In the data below, find every line with the string "body" and pull it out.

########################################

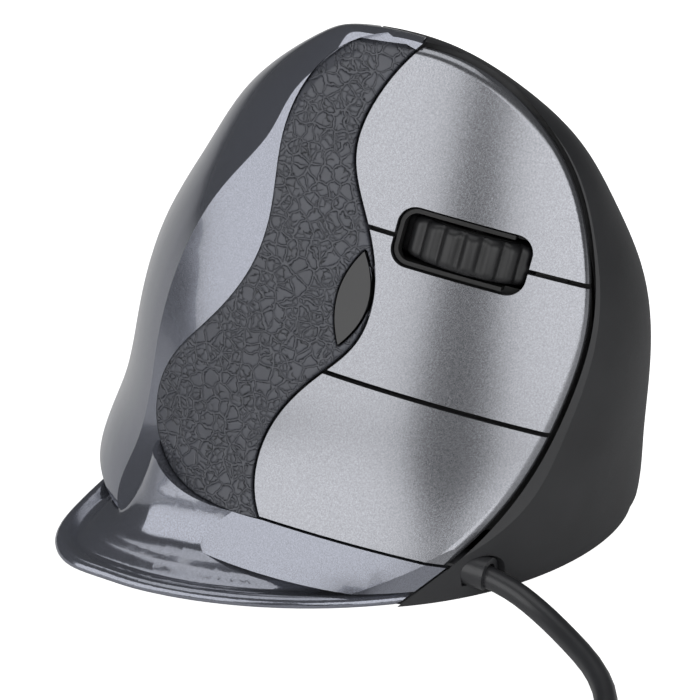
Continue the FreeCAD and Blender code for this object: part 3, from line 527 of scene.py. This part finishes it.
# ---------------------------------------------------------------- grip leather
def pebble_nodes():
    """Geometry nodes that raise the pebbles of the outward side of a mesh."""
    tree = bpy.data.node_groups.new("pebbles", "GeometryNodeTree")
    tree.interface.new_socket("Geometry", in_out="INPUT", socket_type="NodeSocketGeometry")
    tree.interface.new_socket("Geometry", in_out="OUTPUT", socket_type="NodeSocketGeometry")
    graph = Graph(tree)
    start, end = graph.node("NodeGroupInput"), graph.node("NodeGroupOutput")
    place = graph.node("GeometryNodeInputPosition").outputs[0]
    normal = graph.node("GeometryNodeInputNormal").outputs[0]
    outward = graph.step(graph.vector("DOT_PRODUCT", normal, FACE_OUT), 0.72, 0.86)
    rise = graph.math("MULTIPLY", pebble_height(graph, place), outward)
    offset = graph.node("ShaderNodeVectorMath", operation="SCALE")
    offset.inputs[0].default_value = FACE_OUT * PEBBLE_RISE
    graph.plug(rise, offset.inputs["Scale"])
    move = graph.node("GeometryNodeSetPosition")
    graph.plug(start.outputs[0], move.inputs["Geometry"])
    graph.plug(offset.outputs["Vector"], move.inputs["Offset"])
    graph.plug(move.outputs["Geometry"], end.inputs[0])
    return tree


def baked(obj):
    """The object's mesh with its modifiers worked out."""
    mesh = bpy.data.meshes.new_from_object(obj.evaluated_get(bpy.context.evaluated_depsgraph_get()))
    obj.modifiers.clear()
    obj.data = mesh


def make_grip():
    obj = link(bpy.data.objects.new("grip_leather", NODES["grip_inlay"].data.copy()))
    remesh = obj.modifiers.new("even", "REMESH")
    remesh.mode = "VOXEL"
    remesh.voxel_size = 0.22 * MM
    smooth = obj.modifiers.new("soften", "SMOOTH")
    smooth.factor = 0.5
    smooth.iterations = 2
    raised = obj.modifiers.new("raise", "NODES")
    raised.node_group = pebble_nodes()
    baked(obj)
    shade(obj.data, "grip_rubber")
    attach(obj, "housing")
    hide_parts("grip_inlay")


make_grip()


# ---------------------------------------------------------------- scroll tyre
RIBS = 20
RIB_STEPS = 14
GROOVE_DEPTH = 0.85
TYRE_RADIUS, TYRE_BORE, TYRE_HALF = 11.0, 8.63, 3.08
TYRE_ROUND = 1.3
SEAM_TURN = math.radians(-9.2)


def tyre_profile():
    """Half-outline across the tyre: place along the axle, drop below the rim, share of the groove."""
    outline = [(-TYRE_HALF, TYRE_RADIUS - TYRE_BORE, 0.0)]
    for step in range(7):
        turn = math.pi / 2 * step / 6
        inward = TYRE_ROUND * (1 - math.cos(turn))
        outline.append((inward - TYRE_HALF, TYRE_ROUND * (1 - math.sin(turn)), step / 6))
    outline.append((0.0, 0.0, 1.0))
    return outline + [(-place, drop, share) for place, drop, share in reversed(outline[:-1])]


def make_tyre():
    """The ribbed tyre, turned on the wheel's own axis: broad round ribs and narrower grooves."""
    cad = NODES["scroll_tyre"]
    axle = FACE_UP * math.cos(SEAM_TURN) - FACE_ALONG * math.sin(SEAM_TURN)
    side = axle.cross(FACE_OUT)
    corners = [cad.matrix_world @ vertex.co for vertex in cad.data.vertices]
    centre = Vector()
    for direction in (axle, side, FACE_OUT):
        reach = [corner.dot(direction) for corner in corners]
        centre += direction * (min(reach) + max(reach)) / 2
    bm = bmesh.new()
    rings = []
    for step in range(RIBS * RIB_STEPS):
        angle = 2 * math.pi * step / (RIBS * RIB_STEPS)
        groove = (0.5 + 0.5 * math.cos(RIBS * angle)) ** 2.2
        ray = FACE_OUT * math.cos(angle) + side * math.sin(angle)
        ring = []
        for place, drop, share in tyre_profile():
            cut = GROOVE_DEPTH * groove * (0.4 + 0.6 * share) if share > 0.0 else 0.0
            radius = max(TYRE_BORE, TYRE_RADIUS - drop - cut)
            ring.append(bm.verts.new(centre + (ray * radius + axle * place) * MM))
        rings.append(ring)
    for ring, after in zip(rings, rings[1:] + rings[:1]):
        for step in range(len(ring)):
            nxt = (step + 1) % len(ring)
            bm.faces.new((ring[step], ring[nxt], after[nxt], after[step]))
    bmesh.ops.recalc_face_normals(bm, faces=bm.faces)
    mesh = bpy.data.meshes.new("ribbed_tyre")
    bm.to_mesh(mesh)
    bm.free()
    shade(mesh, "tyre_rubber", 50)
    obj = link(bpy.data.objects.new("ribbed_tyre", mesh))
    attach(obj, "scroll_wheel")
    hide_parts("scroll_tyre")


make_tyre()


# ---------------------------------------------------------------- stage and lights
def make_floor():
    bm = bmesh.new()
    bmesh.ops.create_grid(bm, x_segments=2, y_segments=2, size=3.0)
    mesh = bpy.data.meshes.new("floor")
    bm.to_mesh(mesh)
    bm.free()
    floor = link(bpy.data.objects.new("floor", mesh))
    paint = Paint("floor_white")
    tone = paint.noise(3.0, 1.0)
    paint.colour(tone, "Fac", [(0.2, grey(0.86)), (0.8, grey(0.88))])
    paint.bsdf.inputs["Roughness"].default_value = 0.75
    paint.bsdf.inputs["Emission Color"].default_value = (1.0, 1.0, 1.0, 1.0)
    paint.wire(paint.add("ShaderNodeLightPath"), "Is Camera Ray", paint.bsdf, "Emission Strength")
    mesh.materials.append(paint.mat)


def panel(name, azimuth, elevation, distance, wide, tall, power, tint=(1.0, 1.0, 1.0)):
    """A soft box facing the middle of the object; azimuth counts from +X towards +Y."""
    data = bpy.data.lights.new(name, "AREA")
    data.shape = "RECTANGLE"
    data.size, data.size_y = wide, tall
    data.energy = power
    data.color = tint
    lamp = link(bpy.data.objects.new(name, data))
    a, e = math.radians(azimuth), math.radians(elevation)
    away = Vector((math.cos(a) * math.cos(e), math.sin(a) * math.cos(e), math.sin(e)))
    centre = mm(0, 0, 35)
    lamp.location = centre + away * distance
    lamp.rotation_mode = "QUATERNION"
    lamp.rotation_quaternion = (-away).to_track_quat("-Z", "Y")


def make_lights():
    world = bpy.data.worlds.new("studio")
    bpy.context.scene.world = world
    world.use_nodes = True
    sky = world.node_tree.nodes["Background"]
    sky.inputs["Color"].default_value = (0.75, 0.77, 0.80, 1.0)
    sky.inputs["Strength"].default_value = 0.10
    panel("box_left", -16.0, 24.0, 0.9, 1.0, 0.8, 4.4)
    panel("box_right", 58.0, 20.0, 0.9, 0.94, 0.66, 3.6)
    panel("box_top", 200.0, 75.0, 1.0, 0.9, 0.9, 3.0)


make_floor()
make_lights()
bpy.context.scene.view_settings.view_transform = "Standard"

########################################

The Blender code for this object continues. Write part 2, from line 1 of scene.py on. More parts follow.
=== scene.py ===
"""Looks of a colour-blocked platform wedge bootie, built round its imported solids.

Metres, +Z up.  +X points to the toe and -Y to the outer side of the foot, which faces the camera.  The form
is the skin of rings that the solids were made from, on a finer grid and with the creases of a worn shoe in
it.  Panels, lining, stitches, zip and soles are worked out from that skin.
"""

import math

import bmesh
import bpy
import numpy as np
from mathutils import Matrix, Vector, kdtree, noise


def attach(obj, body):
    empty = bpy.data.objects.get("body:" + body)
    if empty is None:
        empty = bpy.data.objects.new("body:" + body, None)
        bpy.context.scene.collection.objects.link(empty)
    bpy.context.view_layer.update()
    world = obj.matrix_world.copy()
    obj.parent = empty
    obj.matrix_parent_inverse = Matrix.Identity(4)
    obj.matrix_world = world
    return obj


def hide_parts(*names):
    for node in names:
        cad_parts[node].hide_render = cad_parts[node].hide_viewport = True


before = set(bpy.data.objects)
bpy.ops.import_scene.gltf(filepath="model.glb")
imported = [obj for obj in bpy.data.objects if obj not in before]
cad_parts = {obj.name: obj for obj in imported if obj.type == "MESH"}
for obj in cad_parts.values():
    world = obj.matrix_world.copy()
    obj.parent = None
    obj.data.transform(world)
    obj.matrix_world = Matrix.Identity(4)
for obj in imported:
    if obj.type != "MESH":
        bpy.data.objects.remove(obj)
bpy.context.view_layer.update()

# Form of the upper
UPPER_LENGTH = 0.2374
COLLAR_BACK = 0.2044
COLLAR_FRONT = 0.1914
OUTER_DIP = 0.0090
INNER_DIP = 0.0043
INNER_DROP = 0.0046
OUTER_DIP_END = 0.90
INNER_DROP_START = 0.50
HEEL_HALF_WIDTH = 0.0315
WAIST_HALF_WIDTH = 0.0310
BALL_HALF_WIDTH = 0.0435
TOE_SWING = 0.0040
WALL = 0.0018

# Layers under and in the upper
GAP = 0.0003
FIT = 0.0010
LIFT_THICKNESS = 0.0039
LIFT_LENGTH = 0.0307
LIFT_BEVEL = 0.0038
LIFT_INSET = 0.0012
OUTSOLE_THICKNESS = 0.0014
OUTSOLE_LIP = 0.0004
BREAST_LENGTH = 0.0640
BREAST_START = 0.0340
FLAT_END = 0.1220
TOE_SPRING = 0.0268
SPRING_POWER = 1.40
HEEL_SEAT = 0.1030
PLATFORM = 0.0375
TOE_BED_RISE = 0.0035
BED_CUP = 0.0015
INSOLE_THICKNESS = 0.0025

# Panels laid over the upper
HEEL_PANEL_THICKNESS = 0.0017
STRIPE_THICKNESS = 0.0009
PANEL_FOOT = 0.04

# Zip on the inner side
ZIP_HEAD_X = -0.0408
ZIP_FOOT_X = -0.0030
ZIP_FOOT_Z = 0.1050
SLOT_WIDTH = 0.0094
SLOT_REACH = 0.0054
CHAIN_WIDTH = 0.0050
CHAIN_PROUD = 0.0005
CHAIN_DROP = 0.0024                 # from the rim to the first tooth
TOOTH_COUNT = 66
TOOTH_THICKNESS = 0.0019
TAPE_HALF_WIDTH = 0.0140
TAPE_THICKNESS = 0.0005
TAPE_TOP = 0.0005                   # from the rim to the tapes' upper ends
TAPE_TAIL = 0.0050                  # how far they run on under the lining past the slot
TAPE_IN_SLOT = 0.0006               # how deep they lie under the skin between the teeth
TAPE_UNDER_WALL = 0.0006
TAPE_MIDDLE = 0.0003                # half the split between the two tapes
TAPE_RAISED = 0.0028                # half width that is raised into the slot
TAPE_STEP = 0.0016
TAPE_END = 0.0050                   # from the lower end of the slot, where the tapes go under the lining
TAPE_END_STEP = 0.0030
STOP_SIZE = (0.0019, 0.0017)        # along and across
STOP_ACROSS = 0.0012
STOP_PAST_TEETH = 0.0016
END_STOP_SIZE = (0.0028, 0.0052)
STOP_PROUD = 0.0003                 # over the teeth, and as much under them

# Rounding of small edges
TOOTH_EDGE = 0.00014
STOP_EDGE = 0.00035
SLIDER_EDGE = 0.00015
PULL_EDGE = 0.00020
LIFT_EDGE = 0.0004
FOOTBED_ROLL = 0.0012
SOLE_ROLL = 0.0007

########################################

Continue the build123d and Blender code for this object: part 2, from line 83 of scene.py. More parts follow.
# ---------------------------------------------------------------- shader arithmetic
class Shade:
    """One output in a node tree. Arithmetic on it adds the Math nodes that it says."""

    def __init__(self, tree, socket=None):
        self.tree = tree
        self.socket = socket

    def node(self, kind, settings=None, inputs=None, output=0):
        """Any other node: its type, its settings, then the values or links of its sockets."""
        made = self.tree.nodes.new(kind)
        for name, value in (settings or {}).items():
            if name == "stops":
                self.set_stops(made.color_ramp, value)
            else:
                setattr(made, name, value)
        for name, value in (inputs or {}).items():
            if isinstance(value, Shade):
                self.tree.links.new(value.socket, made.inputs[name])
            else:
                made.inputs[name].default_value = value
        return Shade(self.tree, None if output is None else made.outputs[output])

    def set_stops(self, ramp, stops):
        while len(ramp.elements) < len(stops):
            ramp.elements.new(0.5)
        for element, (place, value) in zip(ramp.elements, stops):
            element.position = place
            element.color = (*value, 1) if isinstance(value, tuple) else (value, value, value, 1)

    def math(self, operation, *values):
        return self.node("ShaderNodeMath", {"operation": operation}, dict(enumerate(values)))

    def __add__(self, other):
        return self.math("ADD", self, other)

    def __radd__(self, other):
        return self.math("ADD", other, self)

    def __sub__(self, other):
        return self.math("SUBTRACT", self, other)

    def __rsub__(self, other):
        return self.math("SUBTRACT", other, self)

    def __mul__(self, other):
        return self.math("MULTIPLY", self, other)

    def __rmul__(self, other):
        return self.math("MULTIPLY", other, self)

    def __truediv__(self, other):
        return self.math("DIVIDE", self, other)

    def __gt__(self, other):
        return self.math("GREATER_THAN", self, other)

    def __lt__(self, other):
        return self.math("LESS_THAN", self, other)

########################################

## ANSWER TO THE PROBLEM
def attach(obj, body):
    empty = bpy.data.objects.get("body:" + body)
        empty = bpy.data.objects.new("body:" + body, None)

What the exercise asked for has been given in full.